▸ Required task: In the listing below, locate the lines that hold "with" and copy them.

▸ Information supplied:
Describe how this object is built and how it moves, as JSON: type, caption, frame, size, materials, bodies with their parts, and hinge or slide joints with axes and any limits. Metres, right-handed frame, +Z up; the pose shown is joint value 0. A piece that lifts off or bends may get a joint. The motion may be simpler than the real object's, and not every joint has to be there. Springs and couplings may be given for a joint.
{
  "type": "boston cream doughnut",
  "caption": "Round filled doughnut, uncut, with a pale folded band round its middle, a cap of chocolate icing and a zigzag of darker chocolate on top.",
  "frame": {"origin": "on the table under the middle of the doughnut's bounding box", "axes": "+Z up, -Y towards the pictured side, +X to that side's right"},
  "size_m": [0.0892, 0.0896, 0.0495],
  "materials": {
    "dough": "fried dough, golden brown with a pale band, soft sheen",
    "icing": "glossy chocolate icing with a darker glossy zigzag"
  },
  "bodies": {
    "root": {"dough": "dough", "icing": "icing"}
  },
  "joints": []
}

==

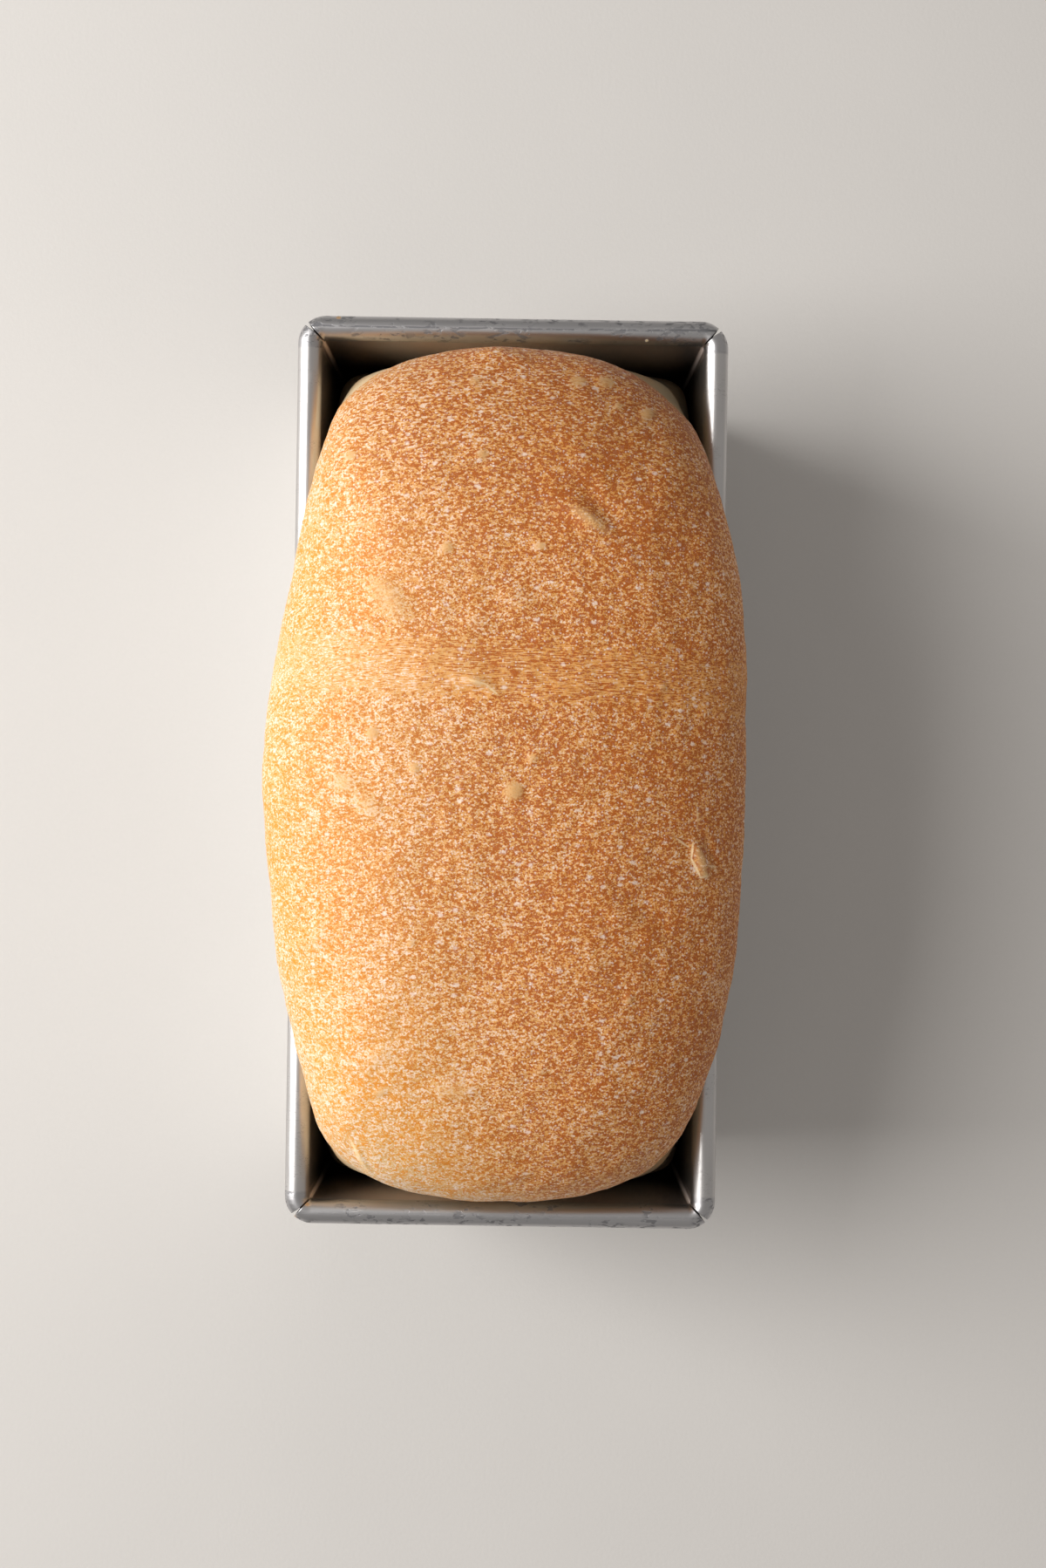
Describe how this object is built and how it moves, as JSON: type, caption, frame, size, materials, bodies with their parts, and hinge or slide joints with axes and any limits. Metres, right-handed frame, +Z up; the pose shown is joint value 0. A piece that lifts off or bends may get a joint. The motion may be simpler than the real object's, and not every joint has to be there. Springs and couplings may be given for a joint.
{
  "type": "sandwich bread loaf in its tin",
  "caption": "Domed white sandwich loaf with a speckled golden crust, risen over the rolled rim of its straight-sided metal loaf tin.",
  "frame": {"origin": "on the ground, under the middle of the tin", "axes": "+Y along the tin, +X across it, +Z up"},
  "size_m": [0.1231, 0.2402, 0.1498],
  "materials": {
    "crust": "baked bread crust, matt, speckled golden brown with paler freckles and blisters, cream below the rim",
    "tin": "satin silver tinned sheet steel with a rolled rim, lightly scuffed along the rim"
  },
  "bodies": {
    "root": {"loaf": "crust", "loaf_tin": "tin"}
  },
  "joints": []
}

* * *

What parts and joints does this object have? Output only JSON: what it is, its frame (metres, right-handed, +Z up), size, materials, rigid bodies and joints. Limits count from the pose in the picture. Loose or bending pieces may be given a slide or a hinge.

▸ Response:
Describe how this object is built and how it moves, as JSON: type, caption, frame, size, materials, bodies with their parts, and hinge or slide joints with axes and any limits. Metres, right-handed frame, +Z up; the pose shown is joint value 0. A piece that lifts off or bends may get a joint. The motion may be simpler than the real object's, and not every joint has to be there. Springs and couplings may be given for a joint.
  "caption": "Round filled doughnut, uncut, with a pale folded band round its middle, a cap of chocolate icing and a zigzag of darker chocolate on top.",
    "dough": "fried dough, golden brown with a pale band, soft sheen",
    "icing": "glossy chocolate icing with a darker glossy zigzag"
Describe how this object is built and how it moves, as JSON: type, caption, frame, size, materials, bodies with their parts, and hinge or slide joints with axes and any limits. Metres, right-handed frame, +Z up; the pose shown is joint value 0. A piece that lifts off or bends may get a joint. The motion may be simpler than the real object's, and not every joint has to be there. Springs and couplings may be given for a joint.
  "caption": "Domed white sandwich loaf with a speckled golden crust, risen over the rolled rim of its straight-sided metal loaf tin.",
    "crust": "baked bread crust, matt, speckled golden brown with paler freckles and blisters, cream below the rim",
    "tin": "satin silver tinned sheet steel with a rolled rim, lightly scuffed along the rim"